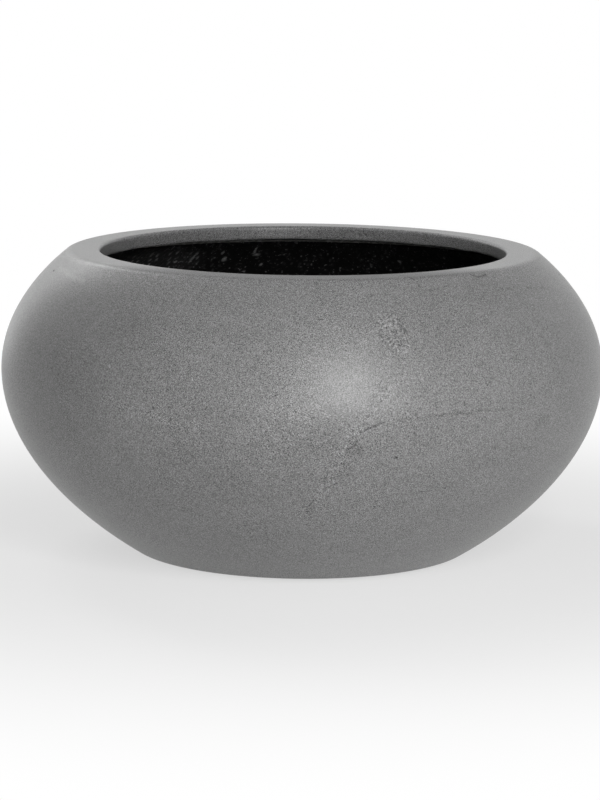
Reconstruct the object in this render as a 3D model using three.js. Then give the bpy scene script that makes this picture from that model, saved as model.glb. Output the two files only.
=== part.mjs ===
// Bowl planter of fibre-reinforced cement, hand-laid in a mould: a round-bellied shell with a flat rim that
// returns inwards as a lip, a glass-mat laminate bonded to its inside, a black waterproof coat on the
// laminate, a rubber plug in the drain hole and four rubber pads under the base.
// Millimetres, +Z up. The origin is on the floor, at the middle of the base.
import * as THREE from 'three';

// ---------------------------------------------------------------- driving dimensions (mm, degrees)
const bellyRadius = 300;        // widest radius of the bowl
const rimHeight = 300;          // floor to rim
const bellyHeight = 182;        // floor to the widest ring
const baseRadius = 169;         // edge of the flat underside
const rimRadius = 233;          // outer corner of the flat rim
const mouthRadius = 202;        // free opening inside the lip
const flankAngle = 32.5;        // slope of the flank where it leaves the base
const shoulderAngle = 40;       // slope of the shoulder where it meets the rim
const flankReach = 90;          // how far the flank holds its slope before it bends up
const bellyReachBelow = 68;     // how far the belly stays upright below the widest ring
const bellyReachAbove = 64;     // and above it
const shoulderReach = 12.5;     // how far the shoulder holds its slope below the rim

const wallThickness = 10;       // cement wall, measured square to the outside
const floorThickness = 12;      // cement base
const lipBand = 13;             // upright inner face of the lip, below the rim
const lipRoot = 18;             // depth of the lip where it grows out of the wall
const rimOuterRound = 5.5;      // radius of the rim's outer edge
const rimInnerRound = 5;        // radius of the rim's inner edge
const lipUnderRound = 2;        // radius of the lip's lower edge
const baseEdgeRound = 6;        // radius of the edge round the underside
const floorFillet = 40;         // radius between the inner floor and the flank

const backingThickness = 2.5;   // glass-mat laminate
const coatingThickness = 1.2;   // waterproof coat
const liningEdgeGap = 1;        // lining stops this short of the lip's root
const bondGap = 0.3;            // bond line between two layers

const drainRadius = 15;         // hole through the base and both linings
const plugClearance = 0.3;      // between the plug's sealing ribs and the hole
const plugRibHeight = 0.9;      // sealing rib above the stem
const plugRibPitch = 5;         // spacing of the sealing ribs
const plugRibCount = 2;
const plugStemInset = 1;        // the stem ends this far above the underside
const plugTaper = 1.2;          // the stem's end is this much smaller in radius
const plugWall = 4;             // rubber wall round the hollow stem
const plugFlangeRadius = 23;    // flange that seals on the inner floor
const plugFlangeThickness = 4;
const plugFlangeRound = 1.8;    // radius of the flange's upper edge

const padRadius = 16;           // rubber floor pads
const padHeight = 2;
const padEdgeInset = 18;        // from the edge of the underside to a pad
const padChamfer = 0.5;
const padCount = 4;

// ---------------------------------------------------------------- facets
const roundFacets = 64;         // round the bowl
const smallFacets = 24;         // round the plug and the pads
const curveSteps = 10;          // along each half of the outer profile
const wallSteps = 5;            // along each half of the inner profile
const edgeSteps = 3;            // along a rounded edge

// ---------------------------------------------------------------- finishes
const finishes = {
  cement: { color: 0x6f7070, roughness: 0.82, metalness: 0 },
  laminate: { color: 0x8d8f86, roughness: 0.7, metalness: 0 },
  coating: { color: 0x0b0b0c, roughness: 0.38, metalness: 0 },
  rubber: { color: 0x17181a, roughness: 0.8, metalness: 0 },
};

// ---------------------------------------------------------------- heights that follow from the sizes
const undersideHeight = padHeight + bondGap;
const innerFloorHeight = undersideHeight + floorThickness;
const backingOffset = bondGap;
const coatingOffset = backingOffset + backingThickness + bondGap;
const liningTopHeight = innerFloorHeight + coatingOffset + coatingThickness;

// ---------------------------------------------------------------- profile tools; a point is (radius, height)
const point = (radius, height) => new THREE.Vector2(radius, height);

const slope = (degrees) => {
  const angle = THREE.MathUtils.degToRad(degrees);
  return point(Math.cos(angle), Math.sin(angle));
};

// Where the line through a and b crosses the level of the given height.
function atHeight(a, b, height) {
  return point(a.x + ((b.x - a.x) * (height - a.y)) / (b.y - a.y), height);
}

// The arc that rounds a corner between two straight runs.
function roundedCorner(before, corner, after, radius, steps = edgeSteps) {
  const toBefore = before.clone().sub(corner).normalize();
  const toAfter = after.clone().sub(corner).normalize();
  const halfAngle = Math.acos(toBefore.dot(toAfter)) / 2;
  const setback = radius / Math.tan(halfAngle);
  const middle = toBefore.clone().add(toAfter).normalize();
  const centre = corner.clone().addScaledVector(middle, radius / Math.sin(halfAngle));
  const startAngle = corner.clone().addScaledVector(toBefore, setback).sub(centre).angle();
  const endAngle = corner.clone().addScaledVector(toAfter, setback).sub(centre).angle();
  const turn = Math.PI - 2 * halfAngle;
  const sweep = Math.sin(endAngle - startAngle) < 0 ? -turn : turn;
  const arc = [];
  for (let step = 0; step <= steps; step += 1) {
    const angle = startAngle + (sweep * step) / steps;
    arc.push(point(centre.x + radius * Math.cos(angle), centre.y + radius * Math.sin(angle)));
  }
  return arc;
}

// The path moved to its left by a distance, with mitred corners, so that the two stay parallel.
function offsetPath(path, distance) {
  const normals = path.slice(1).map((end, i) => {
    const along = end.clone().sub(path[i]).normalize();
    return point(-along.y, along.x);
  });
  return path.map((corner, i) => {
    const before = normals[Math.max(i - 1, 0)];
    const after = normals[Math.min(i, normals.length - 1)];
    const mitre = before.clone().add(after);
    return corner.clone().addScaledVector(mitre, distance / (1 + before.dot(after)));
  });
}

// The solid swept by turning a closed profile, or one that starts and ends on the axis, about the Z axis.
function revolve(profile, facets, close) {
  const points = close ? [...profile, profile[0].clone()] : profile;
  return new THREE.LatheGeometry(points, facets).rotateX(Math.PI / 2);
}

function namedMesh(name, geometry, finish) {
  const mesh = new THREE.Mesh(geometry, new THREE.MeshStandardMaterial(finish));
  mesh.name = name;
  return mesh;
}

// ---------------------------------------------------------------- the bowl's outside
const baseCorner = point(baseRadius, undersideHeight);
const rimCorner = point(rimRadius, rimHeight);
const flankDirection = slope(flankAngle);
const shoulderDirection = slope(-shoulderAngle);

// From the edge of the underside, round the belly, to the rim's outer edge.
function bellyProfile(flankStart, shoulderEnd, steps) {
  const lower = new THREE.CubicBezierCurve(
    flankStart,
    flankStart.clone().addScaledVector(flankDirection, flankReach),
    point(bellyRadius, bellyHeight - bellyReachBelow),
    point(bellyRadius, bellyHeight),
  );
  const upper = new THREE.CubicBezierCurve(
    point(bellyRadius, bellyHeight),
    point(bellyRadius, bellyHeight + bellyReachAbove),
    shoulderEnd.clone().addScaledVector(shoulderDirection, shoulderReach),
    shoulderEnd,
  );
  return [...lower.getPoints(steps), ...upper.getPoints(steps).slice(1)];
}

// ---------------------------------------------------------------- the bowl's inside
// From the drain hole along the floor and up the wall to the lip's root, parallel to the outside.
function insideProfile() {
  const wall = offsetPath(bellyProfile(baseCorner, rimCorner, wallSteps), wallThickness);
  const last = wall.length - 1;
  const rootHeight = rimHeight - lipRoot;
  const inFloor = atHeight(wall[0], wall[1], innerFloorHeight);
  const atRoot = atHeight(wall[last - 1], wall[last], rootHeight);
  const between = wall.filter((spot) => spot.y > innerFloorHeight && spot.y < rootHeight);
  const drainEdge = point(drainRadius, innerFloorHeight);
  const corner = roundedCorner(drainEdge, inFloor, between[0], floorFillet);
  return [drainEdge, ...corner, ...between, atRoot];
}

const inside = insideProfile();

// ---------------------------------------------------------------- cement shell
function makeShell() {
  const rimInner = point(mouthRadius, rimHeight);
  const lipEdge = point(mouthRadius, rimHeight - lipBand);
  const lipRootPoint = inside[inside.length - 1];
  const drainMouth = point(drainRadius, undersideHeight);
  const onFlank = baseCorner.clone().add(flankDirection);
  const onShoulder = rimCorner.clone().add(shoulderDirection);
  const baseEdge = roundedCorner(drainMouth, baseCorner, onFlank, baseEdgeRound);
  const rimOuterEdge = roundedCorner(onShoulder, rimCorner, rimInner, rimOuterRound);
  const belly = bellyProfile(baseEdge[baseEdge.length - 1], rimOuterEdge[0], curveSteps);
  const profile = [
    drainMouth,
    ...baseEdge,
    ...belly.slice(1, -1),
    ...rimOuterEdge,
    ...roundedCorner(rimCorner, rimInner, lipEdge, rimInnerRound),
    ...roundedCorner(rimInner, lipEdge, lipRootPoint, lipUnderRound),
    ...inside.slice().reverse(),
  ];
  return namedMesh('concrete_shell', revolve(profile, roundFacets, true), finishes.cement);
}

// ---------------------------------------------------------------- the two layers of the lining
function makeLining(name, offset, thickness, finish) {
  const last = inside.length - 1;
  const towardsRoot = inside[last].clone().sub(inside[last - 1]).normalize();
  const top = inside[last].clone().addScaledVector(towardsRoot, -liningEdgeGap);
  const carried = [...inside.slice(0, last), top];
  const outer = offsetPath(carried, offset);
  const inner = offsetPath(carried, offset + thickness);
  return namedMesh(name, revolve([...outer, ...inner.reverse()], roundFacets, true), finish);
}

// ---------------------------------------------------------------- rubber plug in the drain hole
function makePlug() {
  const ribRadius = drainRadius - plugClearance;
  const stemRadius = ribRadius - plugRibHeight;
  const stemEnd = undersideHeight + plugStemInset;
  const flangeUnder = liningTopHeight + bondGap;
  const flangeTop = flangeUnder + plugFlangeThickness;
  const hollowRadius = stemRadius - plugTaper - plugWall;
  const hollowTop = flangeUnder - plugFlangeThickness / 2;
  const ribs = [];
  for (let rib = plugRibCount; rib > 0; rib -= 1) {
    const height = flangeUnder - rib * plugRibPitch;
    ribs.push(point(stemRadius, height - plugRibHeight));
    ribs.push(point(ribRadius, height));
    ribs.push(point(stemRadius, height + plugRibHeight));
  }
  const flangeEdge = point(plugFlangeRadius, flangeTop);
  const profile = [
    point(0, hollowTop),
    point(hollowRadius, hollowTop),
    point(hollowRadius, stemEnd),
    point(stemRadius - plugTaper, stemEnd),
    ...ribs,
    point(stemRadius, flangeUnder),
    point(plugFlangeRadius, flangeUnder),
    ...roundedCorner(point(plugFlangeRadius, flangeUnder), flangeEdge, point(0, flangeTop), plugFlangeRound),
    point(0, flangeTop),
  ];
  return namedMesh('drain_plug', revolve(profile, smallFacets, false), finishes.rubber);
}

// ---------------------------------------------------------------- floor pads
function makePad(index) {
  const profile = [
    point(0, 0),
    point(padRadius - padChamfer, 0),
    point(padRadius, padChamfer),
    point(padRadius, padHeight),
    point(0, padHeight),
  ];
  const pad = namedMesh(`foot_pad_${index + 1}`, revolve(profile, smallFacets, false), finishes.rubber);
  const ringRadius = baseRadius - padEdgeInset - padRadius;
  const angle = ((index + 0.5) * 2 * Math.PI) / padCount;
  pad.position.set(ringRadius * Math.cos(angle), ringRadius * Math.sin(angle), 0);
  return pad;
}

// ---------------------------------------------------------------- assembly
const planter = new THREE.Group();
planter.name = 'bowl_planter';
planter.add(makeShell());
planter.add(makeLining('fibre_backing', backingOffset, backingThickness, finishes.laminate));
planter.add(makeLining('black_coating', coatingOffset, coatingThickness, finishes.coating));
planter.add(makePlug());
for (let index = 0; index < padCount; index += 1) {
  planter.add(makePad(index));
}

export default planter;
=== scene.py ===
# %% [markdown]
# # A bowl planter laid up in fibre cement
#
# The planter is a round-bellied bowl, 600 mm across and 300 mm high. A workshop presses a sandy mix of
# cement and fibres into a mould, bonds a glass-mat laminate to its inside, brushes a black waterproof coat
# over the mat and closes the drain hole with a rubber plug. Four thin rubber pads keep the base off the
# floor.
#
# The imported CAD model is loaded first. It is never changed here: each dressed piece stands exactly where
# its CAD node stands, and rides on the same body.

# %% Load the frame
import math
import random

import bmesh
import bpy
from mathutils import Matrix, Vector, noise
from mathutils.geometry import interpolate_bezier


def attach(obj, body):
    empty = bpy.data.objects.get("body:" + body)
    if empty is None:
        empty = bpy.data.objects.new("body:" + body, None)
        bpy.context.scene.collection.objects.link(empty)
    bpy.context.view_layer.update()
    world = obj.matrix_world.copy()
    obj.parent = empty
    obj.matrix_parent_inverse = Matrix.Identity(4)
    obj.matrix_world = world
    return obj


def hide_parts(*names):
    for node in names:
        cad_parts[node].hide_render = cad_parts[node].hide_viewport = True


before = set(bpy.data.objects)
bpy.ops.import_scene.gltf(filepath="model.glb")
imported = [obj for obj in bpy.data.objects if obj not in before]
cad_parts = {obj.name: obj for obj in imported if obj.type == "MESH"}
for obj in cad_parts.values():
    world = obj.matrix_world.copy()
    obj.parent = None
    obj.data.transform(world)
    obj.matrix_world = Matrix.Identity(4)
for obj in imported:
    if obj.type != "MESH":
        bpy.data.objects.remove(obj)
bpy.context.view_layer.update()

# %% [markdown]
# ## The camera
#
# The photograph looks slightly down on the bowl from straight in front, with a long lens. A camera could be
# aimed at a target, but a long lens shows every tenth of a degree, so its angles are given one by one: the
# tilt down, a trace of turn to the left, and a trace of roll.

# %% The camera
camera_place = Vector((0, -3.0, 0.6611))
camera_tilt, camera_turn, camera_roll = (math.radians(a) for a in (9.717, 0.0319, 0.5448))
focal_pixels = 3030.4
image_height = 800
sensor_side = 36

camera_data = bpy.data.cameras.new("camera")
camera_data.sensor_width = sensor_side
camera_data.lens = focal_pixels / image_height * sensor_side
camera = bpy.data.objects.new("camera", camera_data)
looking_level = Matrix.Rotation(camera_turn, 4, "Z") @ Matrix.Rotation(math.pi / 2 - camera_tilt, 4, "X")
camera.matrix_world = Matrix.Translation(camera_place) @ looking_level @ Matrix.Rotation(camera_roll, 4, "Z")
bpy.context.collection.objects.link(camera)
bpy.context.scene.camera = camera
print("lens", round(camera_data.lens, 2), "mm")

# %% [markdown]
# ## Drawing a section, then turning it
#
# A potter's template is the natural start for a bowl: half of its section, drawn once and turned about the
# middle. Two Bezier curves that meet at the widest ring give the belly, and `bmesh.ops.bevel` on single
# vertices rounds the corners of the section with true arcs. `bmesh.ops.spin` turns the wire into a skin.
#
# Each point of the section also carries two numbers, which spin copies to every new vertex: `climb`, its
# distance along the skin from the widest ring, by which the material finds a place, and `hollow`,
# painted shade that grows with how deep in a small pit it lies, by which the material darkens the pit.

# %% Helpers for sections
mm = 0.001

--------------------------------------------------

Stated exercise:
Taking the material above, extract exactly and only the lines from the line with "const angle = ((index" to the line with "bpy.context.scene.collection.objects.link(empty)", inclusive of both.

Full output:
  const angle = ((index + 0.5) * 2 * Math.PI) / padCount;
  pad.position.set(ringRadius * Math.cos(angle), ringRadius * Math.sin(angle), 0);
  return pad;
}

// ---------------------------------------------------------------- assembly
const planter = new THREE.Group();
planter.name = 'bowl_planter';
planter.add(makeShell());
planter.add(makeLining('fibre_backing', backingOffset, backingThickness, finishes.laminate));
planter.add(makeLining('black_coating', coatingOffset, coatingThickness, finishes.coating));
planter.add(makePlug());
for (let index = 0; index < padCount; index += 1) {
  planter.add(makePad(index));
}

export default planter;
=== scene.py ===
# %% [markdown]
# # A bowl planter laid up in fibre cement
#
# The planter is a round-bellied bowl, 600 mm across and 300 mm high. A workshop presses a sandy mix of
# cement and fibres into a mould, bonds a glass-mat laminate to its inside, brushes a black waterproof coat
# over the mat and closes the drain hole with a rubber plug. Four thin rubber pads keep the base off the
# floor.
#
# The imported CAD model is loaded first. It is never changed here: each dressed piece stands exactly where
# its CAD node stands, and rides on the same body.

# %% Load the frame
import math
import random

import bmesh
import bpy
from mathutils import Matrix, Vector, noise
from mathutils.geometry import interpolate_bezier


def attach(obj, body):
    empty = bpy.data.objects.get("body:" + body)
    if empty is None:
        empty = bpy.data.objects.new("body:" + body, None)
        bpy.context.scene.collection.objects.link(empty)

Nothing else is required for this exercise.